Dammi da bere. C’è un secondo aspetto. Queste parole non sono solo la richiesta di Gesù alla samaritana, ma un appello – a volte silenzioso – che ogni giorno si leva verso di noi e ci chiede di prenderci cura della sete altrui. Dammi da bere ci dicono quanti – in famiglia, sul posto di lavoro, negli altri luoghi che frequentiamo – hanno sete di vicinanza, di attenzione, di ascolto; ce lo dice chi ha sete della Parola di Dio e ha bisogno di trovare nella Chiesa un’oasi dove abbeverarsi. Dammi da bere è l’appello della nostra società, dove la fretta, la corsa al consumo e soprattutto l’indifferenza, questa cultura dell’indifferenza generano aridità e vuoto interiore. E – non dimentichiamolo – dammi da bere è il grido di tanti fratelli e sorelle a cui manca l’acqua per vivere, mentre si continua a inquinare e deturpare la nostra casa comune; e anch’essa, sfinita e riarsa, “ha sete”.

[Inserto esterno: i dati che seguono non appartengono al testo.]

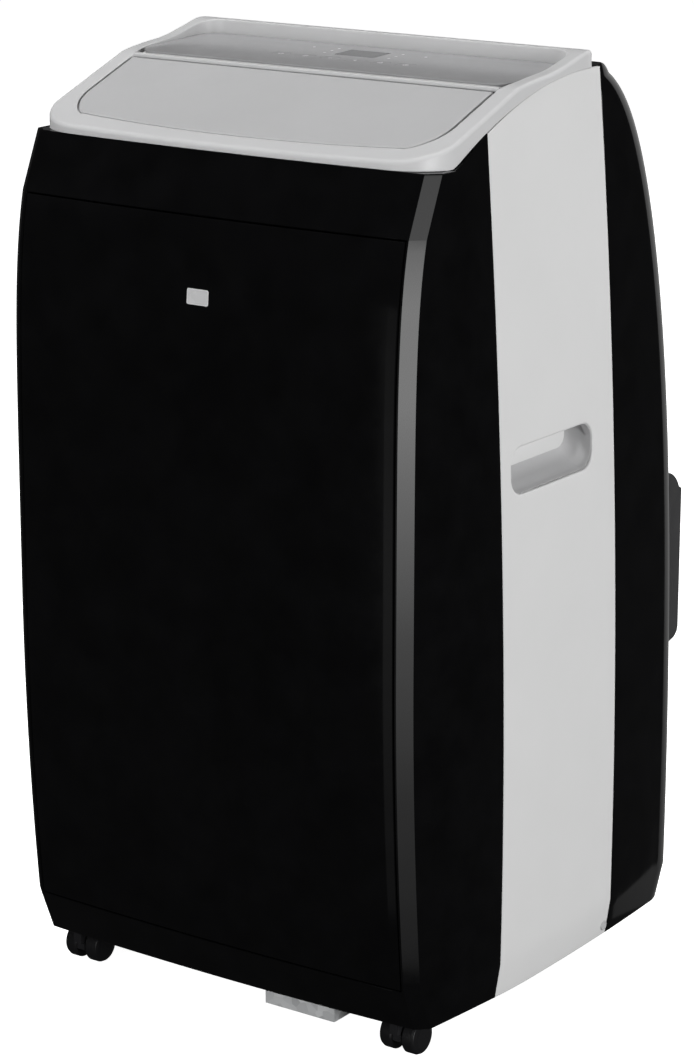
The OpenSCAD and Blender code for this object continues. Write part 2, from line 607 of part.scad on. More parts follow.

Davanti a queste sfide, il Vangelo di oggi offre ad ognuno di noi l’acqua viva che può farci diventare fonte di ristoro per gli altri. E allora, come la samaritana, che lasciò la sua anfora al pozzo e andò a chiamare la gente del villaggio (cfr v. 28), anche noi non penseremo più solo a placare la nostra sete, la nostra sete materiale, intellettuale o culturale, ma con la gioia di aver incontrato il Signore potremo dissetare altri: dare senso alla vita altrui, non come padroni, ma come servitori di questa Parola di Dio che ci ha assetato, che ci asseta continuamente; potremo capire la loro sete e condividere l’amore che Lui ha donato a noi.

Mi viene di fare questa domanda, a me e a voi: siamo capaci di capire la sete degli altri? La sete della gente, la sete di tanti della mia famiglia, del mio quartiere? Oggi possiamo chiederci: io ho sete di Dio, mi rendo conto che ho bisogno del suo amore come dell’acqua per vivere? E poi, io che sono assetato, mi preoccupo della sete degli altri, la sete spirituale, la sete materiale?